(Object modeling scripts)

-- start --

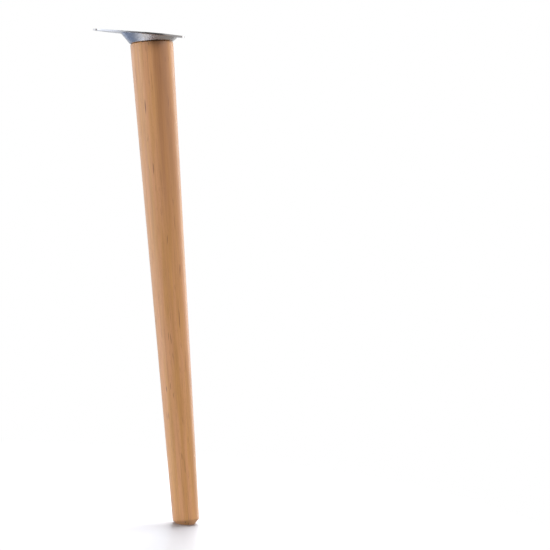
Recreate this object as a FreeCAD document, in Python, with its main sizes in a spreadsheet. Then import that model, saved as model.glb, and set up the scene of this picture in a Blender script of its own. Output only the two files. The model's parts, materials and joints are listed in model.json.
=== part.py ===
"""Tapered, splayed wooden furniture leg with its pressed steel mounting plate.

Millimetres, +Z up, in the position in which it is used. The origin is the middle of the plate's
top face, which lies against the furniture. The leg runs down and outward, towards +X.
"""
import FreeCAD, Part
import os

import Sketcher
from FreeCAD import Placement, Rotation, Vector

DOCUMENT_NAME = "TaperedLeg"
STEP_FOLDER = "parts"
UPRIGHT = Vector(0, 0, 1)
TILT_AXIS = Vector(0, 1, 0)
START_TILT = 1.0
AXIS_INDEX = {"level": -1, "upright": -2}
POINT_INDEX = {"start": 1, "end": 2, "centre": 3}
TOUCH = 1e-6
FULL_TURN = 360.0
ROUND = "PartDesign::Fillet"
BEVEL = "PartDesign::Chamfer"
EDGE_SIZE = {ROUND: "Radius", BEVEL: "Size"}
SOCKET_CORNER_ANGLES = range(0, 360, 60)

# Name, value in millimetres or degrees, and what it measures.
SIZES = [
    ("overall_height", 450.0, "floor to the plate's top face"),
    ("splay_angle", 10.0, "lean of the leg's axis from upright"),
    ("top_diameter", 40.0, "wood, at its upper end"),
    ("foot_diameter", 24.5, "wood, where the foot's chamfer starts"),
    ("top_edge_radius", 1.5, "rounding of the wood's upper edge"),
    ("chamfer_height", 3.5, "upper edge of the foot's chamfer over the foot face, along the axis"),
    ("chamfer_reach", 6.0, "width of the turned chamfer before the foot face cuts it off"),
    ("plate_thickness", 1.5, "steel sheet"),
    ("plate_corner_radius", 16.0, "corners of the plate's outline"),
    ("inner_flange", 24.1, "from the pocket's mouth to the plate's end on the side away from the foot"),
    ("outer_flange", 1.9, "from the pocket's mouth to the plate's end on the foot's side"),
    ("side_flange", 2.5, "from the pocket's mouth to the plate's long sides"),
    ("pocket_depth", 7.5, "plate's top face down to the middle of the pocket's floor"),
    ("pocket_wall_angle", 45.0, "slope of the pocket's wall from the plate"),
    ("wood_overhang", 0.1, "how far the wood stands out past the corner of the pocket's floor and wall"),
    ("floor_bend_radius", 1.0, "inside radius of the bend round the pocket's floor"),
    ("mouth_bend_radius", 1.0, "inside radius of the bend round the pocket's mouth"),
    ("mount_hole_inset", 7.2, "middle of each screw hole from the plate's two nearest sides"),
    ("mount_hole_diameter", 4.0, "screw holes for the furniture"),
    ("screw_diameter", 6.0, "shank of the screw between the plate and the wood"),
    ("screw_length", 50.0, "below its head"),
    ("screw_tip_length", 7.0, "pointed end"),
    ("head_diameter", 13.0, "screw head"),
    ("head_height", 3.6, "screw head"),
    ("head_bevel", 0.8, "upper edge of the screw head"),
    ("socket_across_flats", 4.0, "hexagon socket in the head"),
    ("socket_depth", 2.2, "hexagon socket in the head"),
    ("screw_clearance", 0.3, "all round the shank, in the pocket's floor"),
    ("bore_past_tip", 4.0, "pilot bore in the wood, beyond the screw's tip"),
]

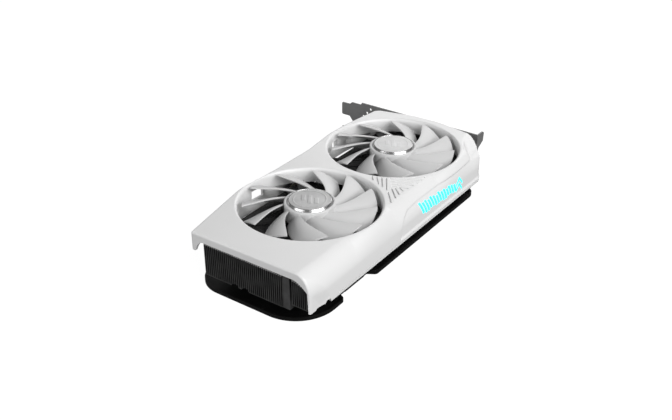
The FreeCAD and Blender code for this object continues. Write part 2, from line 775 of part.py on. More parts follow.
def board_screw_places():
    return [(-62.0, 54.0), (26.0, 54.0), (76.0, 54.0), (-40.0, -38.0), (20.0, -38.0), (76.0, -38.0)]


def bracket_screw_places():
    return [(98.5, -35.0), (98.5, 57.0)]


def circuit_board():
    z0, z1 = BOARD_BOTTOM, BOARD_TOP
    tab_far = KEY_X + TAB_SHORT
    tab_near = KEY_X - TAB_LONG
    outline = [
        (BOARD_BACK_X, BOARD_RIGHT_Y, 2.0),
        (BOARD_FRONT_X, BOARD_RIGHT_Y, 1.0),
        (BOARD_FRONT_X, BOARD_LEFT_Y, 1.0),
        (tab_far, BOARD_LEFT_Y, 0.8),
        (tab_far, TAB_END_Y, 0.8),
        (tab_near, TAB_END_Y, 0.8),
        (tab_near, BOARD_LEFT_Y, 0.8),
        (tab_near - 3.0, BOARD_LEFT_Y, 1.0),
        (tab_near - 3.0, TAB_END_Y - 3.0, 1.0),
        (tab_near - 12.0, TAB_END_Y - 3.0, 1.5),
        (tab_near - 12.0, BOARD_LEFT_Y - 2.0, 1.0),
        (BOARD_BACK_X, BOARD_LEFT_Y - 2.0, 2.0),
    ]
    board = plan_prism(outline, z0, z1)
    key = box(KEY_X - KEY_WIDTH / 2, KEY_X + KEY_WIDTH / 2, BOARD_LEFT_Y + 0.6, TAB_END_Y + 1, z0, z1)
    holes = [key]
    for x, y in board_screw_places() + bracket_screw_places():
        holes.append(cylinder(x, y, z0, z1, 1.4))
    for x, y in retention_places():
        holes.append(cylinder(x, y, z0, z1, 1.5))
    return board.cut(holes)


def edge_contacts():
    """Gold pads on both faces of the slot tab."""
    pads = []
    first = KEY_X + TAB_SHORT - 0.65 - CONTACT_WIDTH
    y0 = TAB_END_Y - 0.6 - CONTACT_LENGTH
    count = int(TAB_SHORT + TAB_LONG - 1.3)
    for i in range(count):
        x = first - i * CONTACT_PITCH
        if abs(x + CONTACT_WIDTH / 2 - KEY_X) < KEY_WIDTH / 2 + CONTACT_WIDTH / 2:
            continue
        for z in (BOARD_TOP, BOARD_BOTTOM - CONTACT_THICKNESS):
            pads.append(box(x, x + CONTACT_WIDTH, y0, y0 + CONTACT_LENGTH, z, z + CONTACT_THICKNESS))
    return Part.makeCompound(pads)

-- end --

**Required work**
Tally the lines of the listing above that include the word "FreeCAD". Answer with the number alone.

**Finished task**
4